No habrá más penas ni olvido (Héctor Olivera, 1983)
Colonia Vela es cualquier pueblo de Argentina. En ella están ambientadas dos de las novelas más importantes de Osvaldo Soriano, ambas llevadas al cine con distinto éxito. No habrá más penas ni olvido es la primera de ellas, y realmente logra captar en su familiar costumbrismo el corazón de la novela. El montaje dinámico captura a la perfección tanto el humor trágico de Soriano como la tragedia delirante de nuestra historia. Si La patagonia rebelde (1974) puede tener más mérito a nivel narrativo, las innovaciones en el lenguaje cinematográfico de No habrá más penas… hacen de ésta el cine más logrado de Olivera.

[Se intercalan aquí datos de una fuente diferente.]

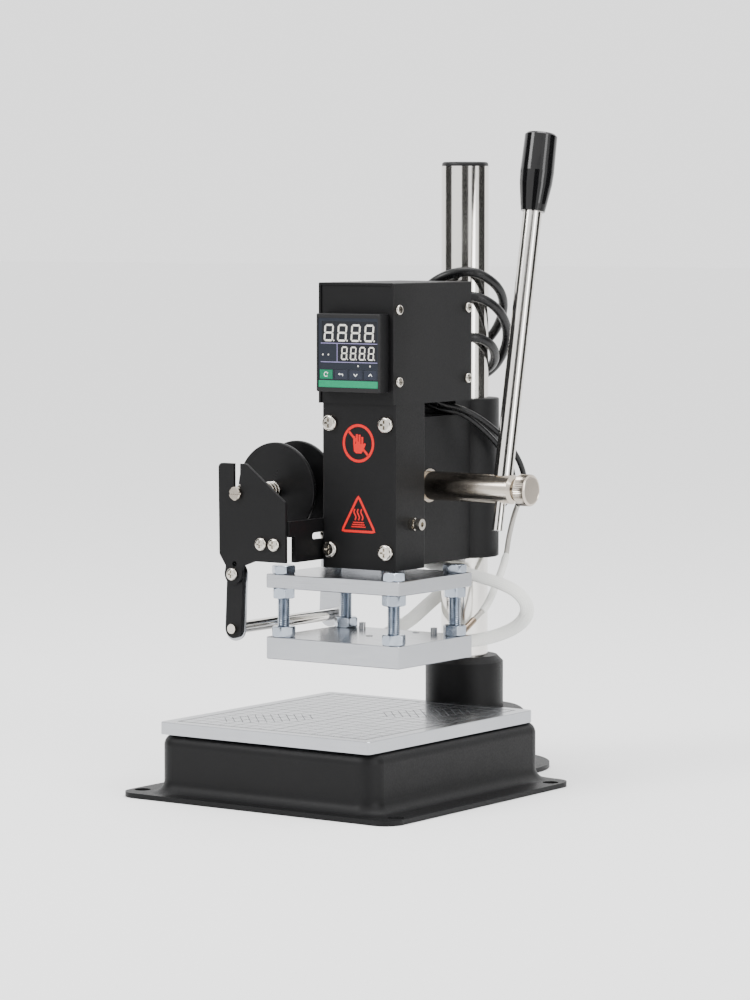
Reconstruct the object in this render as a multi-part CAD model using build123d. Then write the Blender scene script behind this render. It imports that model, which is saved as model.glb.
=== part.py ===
"""Bench-top hot foil stamper: base, column, height-adjustable head, rack-driven heated ram,
hand lever, panel temperature controller, foil holder and its cables.  Millimetres.

Frame: origin at the centre of the base's bolt pattern, on its underside.  +Z up, the front
faces -Y, and +X is the lever's side.
"""
import math
import os

from build123d import *

os.makedirs("parts", exist_ok=True)

# ---------------------------------------------------------------- driving dimensions
# Base
FLANGE_X, FLANGE_Y, FLANGE_T, FLANGE_R = 204.0, 199.0, 3.0, 12.0
BOLT_X, BOLT_Y, BOLT_HOLE_R = 189.0, 168.0, 5.0
BODY_X, BODY_FRONT, BODY_REAR, BODY_R = 161.0, -88.0, 97.0, 12.0
BASE_H, BASE_WALL, BASE_TOP_ROUND, BASE_FOOT_ROUND = 39.0, 4.0, 7.0, 8.0
TONGUE_R, TONGUE_BLEND, TONGUE_FLANGE_R, TONGUE_FLANGE_BLEND = 40.0, 14.0, 55.0, 34.0
SOCKET_R, SOCKET_DEPTH = 22.0, 24.0

# Column, its collar and cap
COL_Y, COL_R, COL_WALL, COL_TOP = 128.8, 15.0, 3.0, 385.0
COLLAR_R, COLLAR_TOP, COLLAR_CHAMFER = 25.0, 72.4, 4.0
CAP_H, CAP_SPIGOT = 2.7, 12.0

# Work plate
PLATE_X, PLATE_Y, PLATE_T, PLATE_MID_Y, PLATE_R = 156.4, 177.0, 7.5, 0.6, 3.0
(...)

Planta permanente (Ezequiel Radusky, 2019)
Planta permanente es una película correcta, bien hecha. No innova en cuanto al dispositivo cinematográfico, sino que aborda con éxito el problema más grave que tiene nuestro cine actual: los guiones. Con una Rosario Bléfari luminosa en el que sería su último papel, y la compañía de la talentosa Liliana Juárez, esta película tiene el mérito no desdeñable de ser una historia contada de la mejor manera posible. Enmarcada en lo que algunos llaman el “nuevo cine tucumano”, Planta permanente es una bocanada de aire fresco para una industria demasiado enfocada en, justamente, lo industrial.

Los rubios (Albertina Carri, 2003)
¿Se puede hacer documental cuando no hay documentos? Se puede. Se puede hablar de lo indecible, se puede recordar lo que nadie quiere recordar, y se puede hacer arte del desconsuelo. Albertina Carri sorprendió a todos los espectadores en un momento en el que (a diferencia de ahora) nadie elegía su propia historia para hacer documental, y mucho menos se involucraban en la película de la manera visceral como lo hizo ella. Y demostró, a partir de algunos de los recursos más novedosos y efectivos que alguna vez se pusieron en práctica en nuestro cine documental, que se puede hacer un cine de la memoria distinto, en un país donde buena parte de su cine intenta hablar de la memoria.